§ **Exercise requirements**: Your task is to copy every line of this material exactly.
==================================================
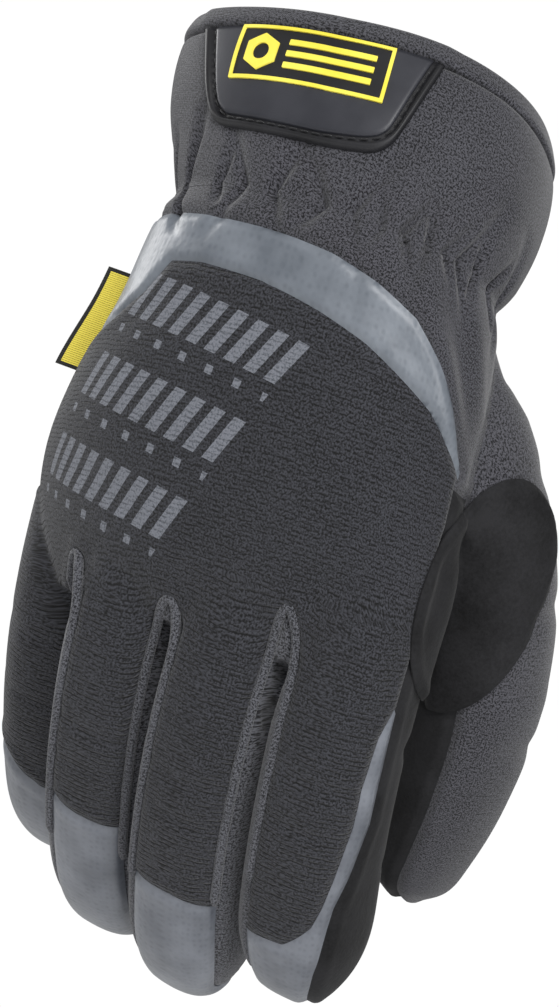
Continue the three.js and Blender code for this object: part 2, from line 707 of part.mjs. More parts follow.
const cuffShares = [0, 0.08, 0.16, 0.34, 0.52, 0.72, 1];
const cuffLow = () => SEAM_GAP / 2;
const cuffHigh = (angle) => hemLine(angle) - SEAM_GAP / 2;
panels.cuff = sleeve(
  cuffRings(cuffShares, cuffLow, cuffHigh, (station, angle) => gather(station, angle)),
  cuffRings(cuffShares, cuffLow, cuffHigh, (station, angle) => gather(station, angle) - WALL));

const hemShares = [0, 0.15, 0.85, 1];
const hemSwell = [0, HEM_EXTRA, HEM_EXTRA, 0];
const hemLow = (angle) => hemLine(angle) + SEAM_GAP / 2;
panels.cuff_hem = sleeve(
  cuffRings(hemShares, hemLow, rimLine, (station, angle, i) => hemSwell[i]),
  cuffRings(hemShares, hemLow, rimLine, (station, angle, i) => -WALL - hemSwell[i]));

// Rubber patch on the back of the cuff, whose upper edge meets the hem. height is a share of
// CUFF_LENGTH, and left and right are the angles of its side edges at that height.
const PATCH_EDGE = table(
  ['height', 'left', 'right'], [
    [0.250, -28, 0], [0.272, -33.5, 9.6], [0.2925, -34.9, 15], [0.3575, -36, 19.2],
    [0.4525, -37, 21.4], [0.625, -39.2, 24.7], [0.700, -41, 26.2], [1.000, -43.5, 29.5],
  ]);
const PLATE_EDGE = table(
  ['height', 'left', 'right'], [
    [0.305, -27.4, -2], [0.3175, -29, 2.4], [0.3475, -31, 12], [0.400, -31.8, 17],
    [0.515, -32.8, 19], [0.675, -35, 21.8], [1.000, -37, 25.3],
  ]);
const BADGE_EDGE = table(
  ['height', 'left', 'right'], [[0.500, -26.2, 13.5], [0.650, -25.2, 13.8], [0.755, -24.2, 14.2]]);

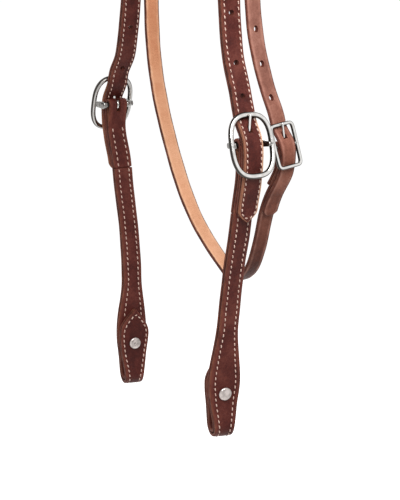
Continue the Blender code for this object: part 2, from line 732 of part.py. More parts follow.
==================================================
§ **Task solution**:
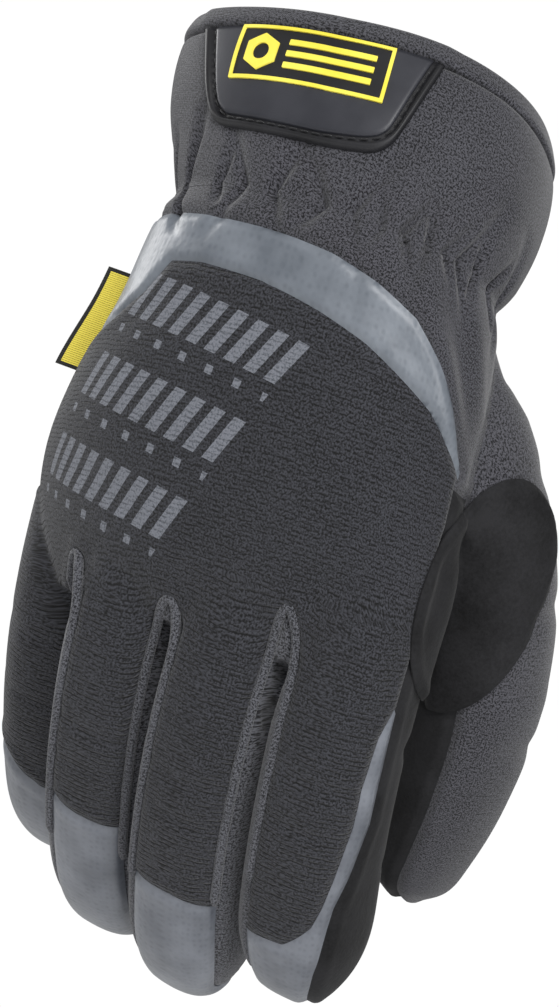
Continue the three.js and Blender code for this object: part 2, from line 707 of part.mjs. More parts follow.
const cuffShares = [0, 0.08, 0.16, 0.34, 0.52, 0.72, 1];
const cuffLow = () => SEAM_GAP / 2;
const cuffHigh = (angle) => hemLine(angle) - SEAM_GAP / 2;
panels.cuff = sleeve(
  cuffRings(cuffShares, cuffLow, cuffHigh, (station, angle) => gather(station, angle)),
  cuffRings(cuffShares, cuffLow, cuffHigh, (station, angle) => gather(station, angle) - WALL));

const hemShares = [0, 0.15, 0.85, 1];
const hemSwell = [0, HEM_EXTRA, HEM_EXTRA, 0];
const hemLow = (angle) => hemLine(angle) + SEAM_GAP / 2;
panels.cuff_hem = sleeve(
  cuffRings(hemShares, hemLow, rimLine, (station, angle, i) => hemSwell[i]),
  cuffRings(hemShares, hemLow, rimLine, (station, angle, i) => -WALL - hemSwell[i]));

// Rubber patch on the back of the cuff, whose upper edge meets the hem. height is a share of
// CUFF_LENGTH, and left and right are the angles of its side edges at that height.
const PATCH_EDGE = table(
  ['height', 'left', 'right'], [
    [0.250, -28, 0], [0.272, -33.5, 9.6], [0.2925, -34.9, 15], [0.3575, -36, 19.2],
    [0.4525, -37, 21.4], [0.625, -39.2, 24.7], [0.700, -41, 26.2], [1.000, -43.5, 29.5],
  ]);
const PLATE_EDGE = table(
  ['height', 'left', 'right'], [
    [0.305, -27.4, -2], [0.3175, -29, 2.4], [0.3475, -31, 12], [0.400, -31.8, 17],
    [0.515, -32.8, 19], [0.675, -35, 21.8], [1.000, -37, 25.3],
  ]);
const BADGE_EDGE = table(
  ['height', 'left', 'right'], [[0.500, -26.2, 13.5], [0.650, -25.2, 13.8], [0.755, -24.2, 14.2]]);

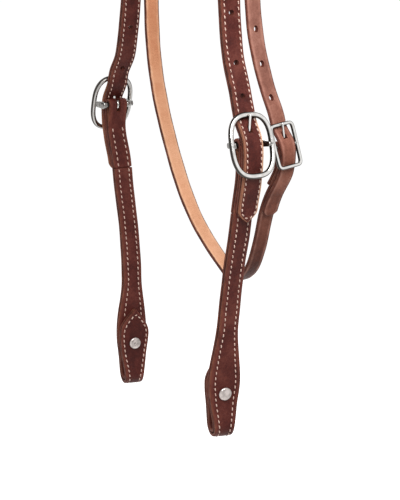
Continue the Blender code for this object: part 2, from line 732 of part.py. More parts follow.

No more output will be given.